From Today, Software Engineering Is Dead
Coders declare the job "dead" and the comments instantly turn into a food fight
TLDR: The article argues AI can now write a lot of code, but human judgment still decides whether that code is any good. Commenters were far less calm, with some saying this proves many coding jobs were never that skilled, while others fear a flood of low-quality AI junk will make real knowledge harder to find.
A spicy new post from Building #138 basically says software engineering isn’t gone, but it’s being radically reshaped by AI code-writing tools. The writer compares it to photography changing painting: the machine can now crank out workable code fast, but humans still matter for judgment, taste, and deciding what should be built in the first place. In other words, the boring part may be getting automated, but the smart part isn’t packing its bags just yet.
But honestly? The comments are where the real fireworks are. One camp flat-out refused the premise, saying if an AI can “slop it out,” then maybe that task never needed a true engineer to begin with. Ouch. Another commenter went full doom mode, warning that AI-generated junk could bury the actually useful guides and knowledge people rely on today, leaving future developers to basically dig civilization out of an algorithmic landfill. That’s not a comment, that’s a disaster movie pitch.
Then came the personal jabs. One reader side-eyed the author’s claim that big design changes used to take weeks or months, bluntly suggesting that if that’s normal, maybe the problem isn’t the work — it’s the worker. Meanwhile others laughed at the idea that using AI gives you more control than writing the code yourself, which is the nerd equivalent of saying a microwave gives you more control than cooking. The mood?
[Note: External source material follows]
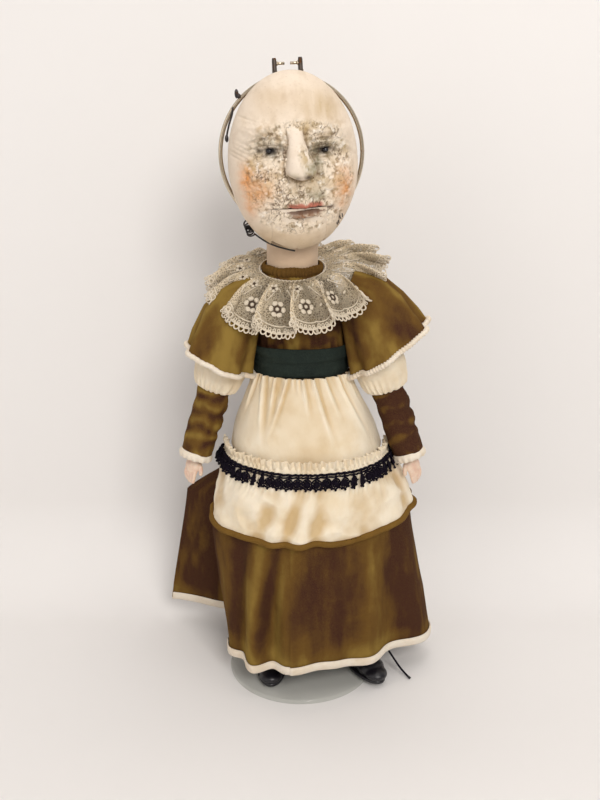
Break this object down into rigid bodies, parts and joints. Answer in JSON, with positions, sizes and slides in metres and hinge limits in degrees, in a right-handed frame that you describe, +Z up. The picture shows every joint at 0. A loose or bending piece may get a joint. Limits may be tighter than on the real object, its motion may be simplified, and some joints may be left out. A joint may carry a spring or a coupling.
{
  "type": "ventriloquist dummy",
  "caption": "Dressed lady ventriloquist dummy with a hinged jaw, nodding and turning head, swinging limbs, lace collar, apron and long skirt, on a clear display stand",
  "frame": {"origin": "centre of the stand disc's underside, where it rests on a table", "axes": "+Z up, the dummy faces -Y, +X is the dummy's own left"},
  "size_m": [0.2911, 0.1747, 0.6405],
  "materials": {
    "clear_acrylic": "clear, polished edge",
    "steel": "plain steel rod and screws",
    "nickel_wire": "nickel-plated, a little rust",
    "dark_wire": "dark iron wire",
    "plaster": "matt painted composition, crackled",
    "eye_black": "glossy bead",
    "neck_cloth": "pale cloth over wood",
    "wood": "plain turned wood",
    "card": "moulded paper board",
    "brown_velvet": "cotton velvet",
    "green_velvet": "velvet ribbon",
    "white_trim": "woven bias binding",
    "ecru_lace": "embroidered net",
    "cream_cotton": "light cotton lawn",
    "black_lace": "crocheted cotton",
    "porcelain": "pale bisque",
    "black_leather": "worn black leather",
    "brass": "plain brass",
    "string": "waxed thread"
  },
  "bodies": {
    "stand": {"stand_base": "clear_acrylic", "stand_post": "steel", "post_flange": "steel", "flange_screws": "steel", "post_collar": "steel"},
    "torso": {"torso_shell": "card", "pelvis_block": "wood", "hip_pins": "steel", "shoulder_pins": "steel", "neck_socket": "wood", "bodice": "brown_velvet", "neckband": "brown_velvet", "lace_collar": "ecru_lace", "sash": "green_velvet", "skirt": "brown_velvet", "skirt_hem": "white_trim", "apron": "cream_cotton", "flounce": "cream_cotton", "black_lace": "black_lace"},
    "stick": {"neck": "neck_cloth", "head_stick": "wood", "lever_pin": "steel", "jaw_cord": "string"},
    "lever": {"jaw_lever": "brass"},
    "head": {"face_shell": "plaster", "nose": "plaster", "eyes": "eye_black", "head_board": "wood", "neck_bracket": "wood", "nod_pin": "steel", "back_shell": "card", "hoop": "nickel_wire", "hoop_lugs": "nickel_wire", "tie_wires": "dark_wire", "jaw_axle": "steel", "jaw_spring": "steel"},
    "jaw": {"jaw": "plaster"},
    "upper_arm_left": {"upper_arm_left": "wood", "puff_left": "cream_cotton", "cape_left": "brown_velvet"},
    "forearm_left": {"forearm_left": "wood", "sleeve_left": "brown_velvet", "cuff_left": "cream_cotton", "hand_left": "porcelain"},
    "leg_left": {"thigh_left": "wood", "shin_left": "wood", "boot_left": "black_leather", "boot_sole_left": "black_leather", "boot_lace": "black_leather"},
    "upper_arm_right": {"upper_arm_right": "wood", "puff_right": "cream_cotton", "cape_right": "brown_velvet"},
    "forearm_right": {"forearm_right": "wood", "sleeve_right": "brown_velvet", "cuff_right": "cream_cotton", "hand_right": "porcelain"},
    "leg_right": {"thigh_right": "wood", "shin_right": "wood", "boot_right": "black_leather", "boot_sole_right": "black_leather"}
  },
  "joints": [
    {"name": "stand_lift", "type": "slide", "parent": "stand", "child": "torso", "axis": [0, 0, 1], "range_m": [0, 0.32]},
    {"name": "head_turn", "type": "hinge", "parent": "torso", "child": "stick", "pos_m": [-0.0085, 0.01, 0.438], "axis": [0, 0, 1], "range_deg": [-50, 50]},
    {"name": "head_nod", "type": "hinge", "parent": "stick", "child": "head", "pos_m": [-0.0085, 0.01, 0.488], "axis": [0.9916, 0.1218, 0.0436], "range_deg": [-6, 8]},
    {"name": "jaw_open", "type": "hinge", "parent": "head", "child": "jaw", "pos_m": [-0.00612, -0.02799, 0.53995], "axis": [0.9916, 0.1218, 0.0436], "range_deg": [0, 10], "stiffness_Nm_per_rad": 0.06, "springref_deg": -28.65, "deforming": ["jaw_cord"]},
    {"name": "jaw_lever", "type": "hinge", "parent": "stick", "child": "lever", "pos_m": [-0.0085, 0.005, 0.382], "axis": [1, 0, 0], "range_deg": [-12, 0]},
    {"name": "shoulder_left", "type": "hinge", "parent": "torso", "child": "upper_arm_left", "pos_m": [0.058, -0.006, 0.412], "axis": [-1, 0, 0], "range_deg": [-10, 30]},
    {"name": "elbow_left", "type": "hinge", "parent": "upper_arm_left", "child": "forearm_left", "pos_m": [0.088, -0.006, 0.322], "axis": [-1, 0, 0], "range_deg": [0, 30]},
    {"name": "hip_left", "type": "hinge", "parent": "torso", "child": "leg_left", "pos_m": [0.032, 0, 0.252], "axis": [-1, 0, 0], "range_deg": [0, 6]},
    {"name": "shoulder_right", "type": "hinge", "parent": "torso", "child": "upper_arm_right", "pos_m": [-0.058, -0.006, 0.412], "axis": [-1, 0, 0], "range_deg": [-10, 30]},
    {"name": "elbow_right", "type": "hinge", "parent": "upper_arm_right", "child": "forearm_right", "pos_m": [-0.088, -0.006, 0.322], "axis": [-1, 0, 0], "range_deg": [0, 30]},
    {"name": "hip_right", "type": "hinge", "parent": "torso", "child": "leg_right", "pos_m": [-0.032, 0, 0.252], "axis": [-1, 0, 0], "range_deg": [0, 6]}
  ],
  "couplings": [
    {"joint": "jaw_lever", "follows": "jaw_open", "ratio": -1.2}
  ]
}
Equal parts panic, eye-rolls, and “nice try, but we’ve seen this movie before.”
Key Points
- •The article argues that LLM coding agents are changing software engineering in a way analogous to how photography changed painting rather than eliminating it.
- •The author says tools such as Claude Code now produce more usable code than they did a year earlier, with fewer output issues that break execution.
- •The article states that LLMs reduce the cost and time required to implement or refactor design decisions, making experimentation easier.
- •The article says unguided LLM-generated code can include unnecessary features, architectural assumptions, and excessively large functions.
- •The conclusion is that skilled human oversight remains necessary to evaluate design quality and guide LLM output, even as code generation becomes cheaper and faster.